:: SHORT TASK ::
Write every line of the material out exactly as shown.

:: DATA EXCERPT ::
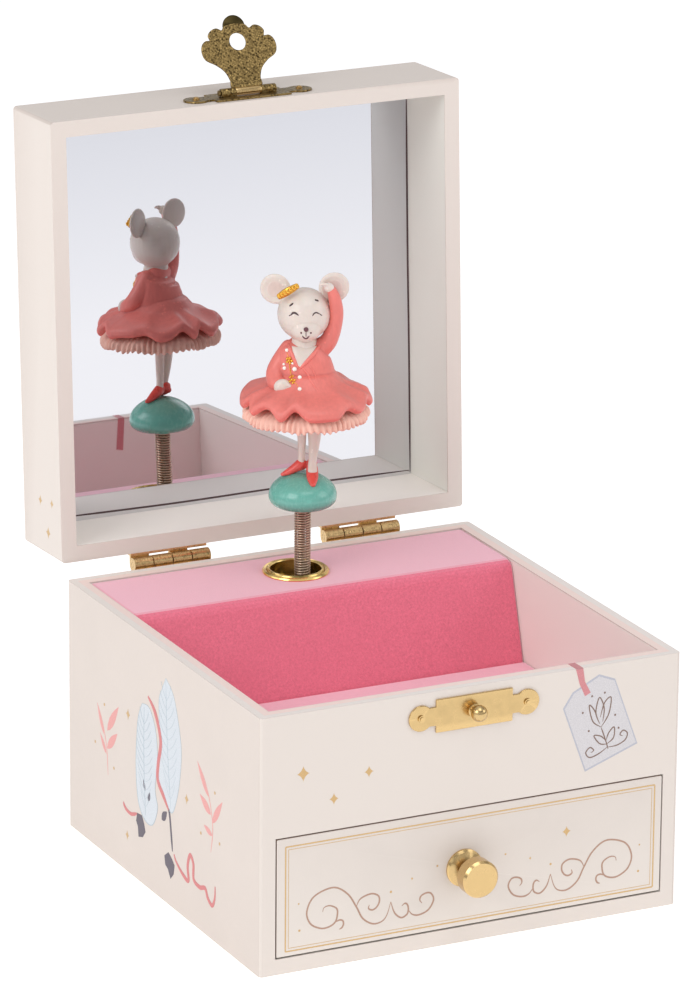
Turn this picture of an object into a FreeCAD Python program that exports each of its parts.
import FreeCAD, Part
import math
import os
import re
import Sketcher

# Ballerina jewellery box: a paper-covered case with a drawer, a hinged mirror lid,
# a spring-mounted dancer and the musical movement that turns the dancer.
# Row frame: origin at the centre of the case's footprint, +X right, +Y back, +Z up, mm.
# The lid stands open, against the stop of its hinges.

doc = FreeCAD.newDocument("ballerina_jewellery_box")
sheet = doc.addObject("Spreadsheet::Sheet", "Dims")

DIMENSIONS = {
    # case
    "box_half": (55, "half the width and half the depth"),
    "base_height": (64, "case height to its rim"),
    "wall": (4, "board plus paper"),
    "paper": (0.3, "paper cover thickness"),
    "corner_radius": (0.9, "outer upright edges"),
    "bay_top": (34, "top of the drawer opening"),
    "floor_under": (34.4, "underside of the compartment floor"),
    "floor_board_top": (38.4, "top of the compartment floor board"),
    "floor_top": (39.8, "top of the floor liner"),
    "platform_top": (63.8, "top of the platform liner"),
    "liner": (1.4, "velour on card"),
    "slope_top_y": (23.3, "front edge of the platform"),
    "slope_foot_y": (15.7, "foot of the platform's sloping face"),
    "bay_wall_y": (27.2, "front face of the wall before the movement"),
    "bay_wall_thick": (2.3, "wall before the movement"),
    # lid, measured from the hinge axis with the lid closed
    "hinge_y": (57.77, "hinge axis behind the centre"),
    "hinge_z": (64.35, "hinge axis above the table"),
    "hinge_drop": (0.35, "lid rim above the hinge axis"),
    "lid_height": (22.8, "lid rim to lid top"),
    "mirror_depth": (20.7, "lid rim to mirror"),
    "mirror_thick": (0.8, "mirror glass"),
    "lid_open": (92.7, "lid angle at the hinge stop, degrees"),
    # hinges
    "hinge_x": (26.1, "hinge centre from the middle"),
    "hinge_length": (20.5, "hinge leaf length"),
    "leaf_thick": (0.8, "hinge leaf"),
    "leaf_height": (9, "hinge leaf"),
    "knuckle_radius": (1.75, "hinge knuckle"),
    "knuckle_gap": (0.3, "between knuckles"),
    "pin_radius": (0.6, "hinge pin"),
    "running": (0.05, "radial running clearance"),
    # catch and hasp
    "catch_z": (58, "catch stud height"),
    "plate_half": (17, "half length of catch and hasp plates"),
    "plate_thick": (0.5, "catch and hasp plates"),
    "lobe_x": (13.9, "nail lobe centre"),
    "lobe_radius": (3.15, "nail lobe"),
    "plate_middle": (10, "half length of the plate's middle"),
    "plate_middle_half": (4.1, "half height of the plate's middle"),
    "ball_radius": (2, "catch stud ball"),
    "hasp_reach": (12.4, "hasp pivot to flap hole"),
    "hasp_out": (1.35, "hasp pivot from the lid's face"),
    "hasp_lean": (26, "flap at rest, back from straight out of the lid's face, degrees"),
    "hasp_hole": (2.4, "flap hole radius"),
    "hasp_knuckle": (1.05, "hasp knuckle radius"),
    # drawer
    "drawer_gap": (0.35, "round the drawer front"),
    "drawer_back_y": (24.5, "back of the drawer"),
    "drawer_side": (2.3, "drawer side board"),
    "drawer_side_top": (29.5, "drawer side height"),
    "drawer_floor": (1.5, "drawer bottom board"),
    "knob_x": (-2, "drawer knob, left of the middle"),
    "knob_z": (19, "drawer knob height"),
    # movement
    "bezel_x": (-1.3, "bezel centre from the middle"),
    "bezel_y": (38.1, "bezel centre behind the middle"),
    "axis_x": (0.5, "dancer's spindle, right of the middle"),
    "axis_y": (38.1, "dancer's spindle behind the middle"),
    "train_x": (14.24, "winding arbor and tune cylinder"),
    "train_y": (40.8, "tune cylinder and governor wheel"),
    "arbor_z": (20, "winding arbor height"),
    "arbor_radius": (1.5, "winding arbor"),
    "bedplate_front": (48.8, "bedplate front face"),
    "crown_inner": (10.8, "great wheel tooth ring"),
    "crown_outer": (13.2, "great wheel tooth ring"),
    "crown_tip_y": (43.4, "great wheel tooth tips"),
    "cylinder_low": (35, "tune cylinder, lower end"),
    "cylinder_high": (51, "tune cylinder, upper end"),
    "cylinder_radius": (6.25, "tune cylinder"),
    "wheel_low": (55, "spur wheels, lower face"),
    "governor_x": (24.14, "governor wheel"),
    "fan_x": (29.64, "governor fan"),
    "fan_z": (52.9, "governor fan"),
    # dancer, heights above the table
    "bezel_radius": (8.3, "brass bezel on the platform"),
    "spring_low": (60.6, "dancer's spring, lower end"),
    "spring_high": (80.6, "dancer's spring, upper end"),
    "spring_radius": (1.8, "spring, middle of the wire"),
    "wire_radius": (0.25, "spring wire"),
    "spring_pitch": (0.66, "spring pitch"),
    "plinth_low": (79.8, "underside of the dancer's domed plinth, before the lift"),
    "figure_lift": (1, "figure above the heights it is drawn at"),
    "facing": (-26, "dancer's heading at rest, degrees about +Z"),
}
for row, (alias, (value, note)) in enumerate(DIMENSIONS.items(), start=1):
    sheet.set("A%d" % row, alias)
    sheet.set("B%d" % row, str(value))
    sheet.set("C%d" % row, note)
    sheet.setAlias("B%d" % row, alias)
doc.recompute()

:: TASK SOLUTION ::
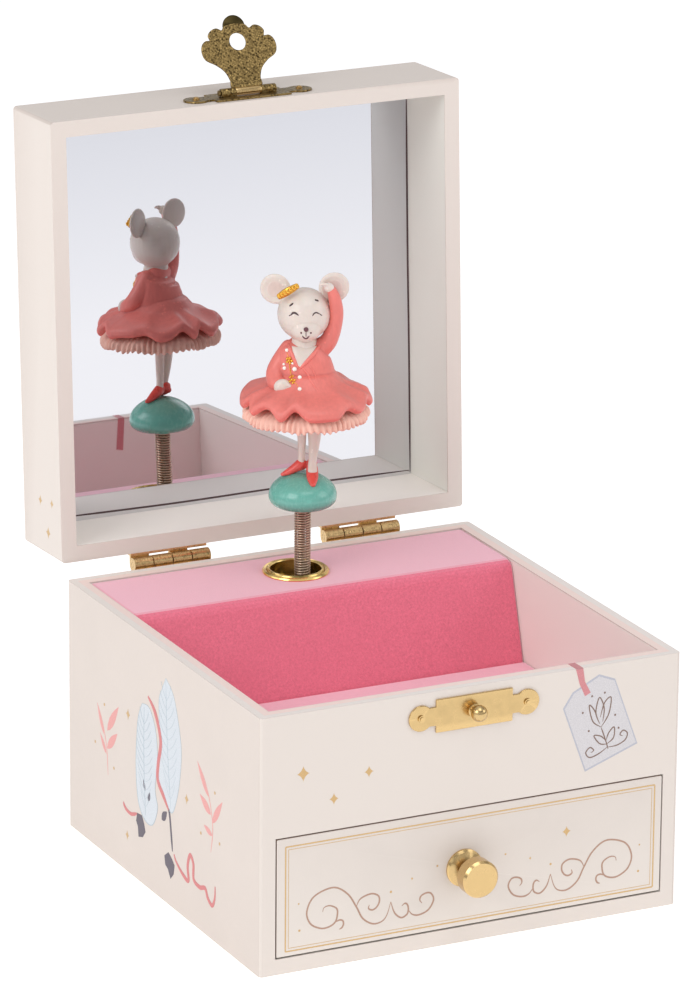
Turn this picture of an object into a FreeCAD Python program that exports each of its parts.
import FreeCAD, Part
import math
import os
import re
import Sketcher

# Ballerina jewellery box: a paper-covered case with a drawer, a hinged mirror lid,
# a spring-mounted dancer and the musical movement that turns the dancer.
# Row frame: origin at the centre of the case's footprint, +X right, +Y back, +Z up, mm.
# The lid stands open, against the stop of its hinges.

doc = FreeCAD.newDocument("ballerina_jewellery_box")
sheet = doc.addObject("Spreadsheet::Sheet", "Dims")

DIMENSIONS = {
    # case
    "box_half": (55, "half the width and half the depth"),
    "base_height": (64, "case height to its rim"),
    "wall": (4, "board plus paper"),
    "paper": (0.3, "paper cover thickness"),
    "corner_radius": (0.9, "outer upright edges"),
    "bay_top": (34, "top of the drawer opening"),
    "floor_under": (34.4, "underside of the compartment floor"),
    "floor_board_top": (38.4, "top of the compartment floor board"),
    "floor_top": (39.8, "top of the floor liner"),
    "platform_top": (63.8, "top of the platform liner"),
    "liner": (1.4, "velour on card"),
    "slope_top_y": (23.3, "front edge of the platform"),
    "slope_foot_y": (15.7, "foot of the platform's sloping face"),
    "bay_wall_y": (27.2, "front face of the wall before the movement"),
    "bay_wall_thick": (2.3, "wall before the movement"),
    # lid, measured from the hinge axis with the lid closed
    "hinge_y": (57.77, "hinge axis behind the centre"),
    "hinge_z": (64.35, "hinge axis above the table"),
    "hinge_drop": (0.35, "lid rim above the hinge axis"),
    "lid_height": (22.8, "lid rim to lid top"),
    "mirror_depth": (20.7, "lid rim to mirror"),
    "mirror_thick": (0.8, "mirror glass"),
    "lid_open": (92.7, "lid angle at the hinge stop, degrees"),
    # hinges
    "hinge_x": (26.1, "hinge centre from the middle"),
    "hinge_length": (20.5, "hinge leaf length"),
    "leaf_thick": (0.8, "hinge leaf"),
    "leaf_height": (9, "hinge leaf"),
    "knuckle_radius": (1.75, "hinge knuckle"),
    "knuckle_gap": (0.3, "between knuckles"),
    "pin_radius": (0.6, "hinge pin"),
    "running": (0.05, "radial running clearance"),
    # catch and hasp
    "catch_z": (58, "catch stud height"),
    "plate_half": (17, "half length of catch and hasp plates"),
    "plate_thick": (0.5, "catch and hasp plates"),
    "lobe_x": (13.9, "nail lobe centre"),
    "lobe_radius": (3.15, "nail lobe"),
    "plate_middle": (10, "half length of the plate's middle"),
    "plate_middle_half": (4.1, "half height of the plate's middle"),
    "ball_radius": (2, "catch stud ball"),
    "hasp_reach": (12.4, "hasp pivot to flap hole"),
    "hasp_out": (1.35, "hasp pivot from the lid's face"),
    "hasp_lean": (26, "flap at rest, back from straight out of the lid's face, degrees"),
    "hasp_hole": (2.4, "flap hole radius"),
    "hasp_knuckle": (1.05, "hasp knuckle radius"),
    # drawer
    "drawer_gap": (0.35, "round the drawer front"),
    "drawer_back_y": (24.5, "back of the drawer"),
    "drawer_side": (2.3, "drawer side board"),
    "drawer_side_top": (29.5, "drawer side height"),
    "drawer_floor": (1.5, "drawer bottom board"),
    "knob_x": (-2, "drawer knob, left of the middle"),
    "knob_z": (19, "drawer knob height"),
    # movement
    "bezel_x": (-1.3, "bezel centre from the middle"),
    "bezel_y": (38.1, "bezel centre behind the middle"),
    "axis_x": (0.5, "dancer's spindle, right of the middle"),
    "axis_y": (38.1, "dancer's spindle behind the middle"),
    "train_x": (14.24, "winding arbor and tune cylinder"),
    "train_y": (40.8, "tune cylinder and governor wheel"),
    "arbor_z": (20, "winding arbor height"),
    "arbor_radius": (1.5, "winding arbor"),
    "bedplate_front": (48.8, "bedplate front face"),
    "crown_inner": (10.8, "great wheel tooth ring"),
    "crown_outer": (13.2, "great wheel tooth ring"),
    "crown_tip_y": (43.4, "great wheel tooth tips"),
    "cylinder_low": (35, "tune cylinder, lower end"),
    "cylinder_high": (51, "tune cylinder, upper end"),
    "cylinder_radius": (6.25, "tune cylinder"),
    "wheel_low": (55, "spur wheels, lower face"),
    "governor_x": (24.14, "governor wheel"),
    "fan_x": (29.64, "governor fan"),
    "fan_z": (52.9, "governor fan"),
    # dancer, heights above the table
    "bezel_radius": (8.3, "brass bezel on the platform"),
    "spring_low": (60.6, "dancer's spring, lower end"),
    "spring_high": (80.6, "dancer's spring, upper end"),
    "spring_radius": (1.8, "spring, middle of the wire"),
    "wire_radius": (0.25, "spring wire"),
    "spring_pitch": (0.66, "spring pitch"),
    "plinth_low": (79.8, "underside of the dancer's domed plinth, before the lift"),
    "figure_lift": (1, "figure above the heights it is drawn at"),
    "facing": (-26, "dancer's heading at rest, degrees about +Z"),
}
for row, (alias, (value, note)) in enumerate(DIMENSIONS.items(), start=1):
    sheet.set("A%d" % row, alias)
    sheet.set("B%d" % row, str(value))
    sheet.set("C%d" % row, note)
    sheet.setAlias("B%d" % row, alias)
doc.recompute()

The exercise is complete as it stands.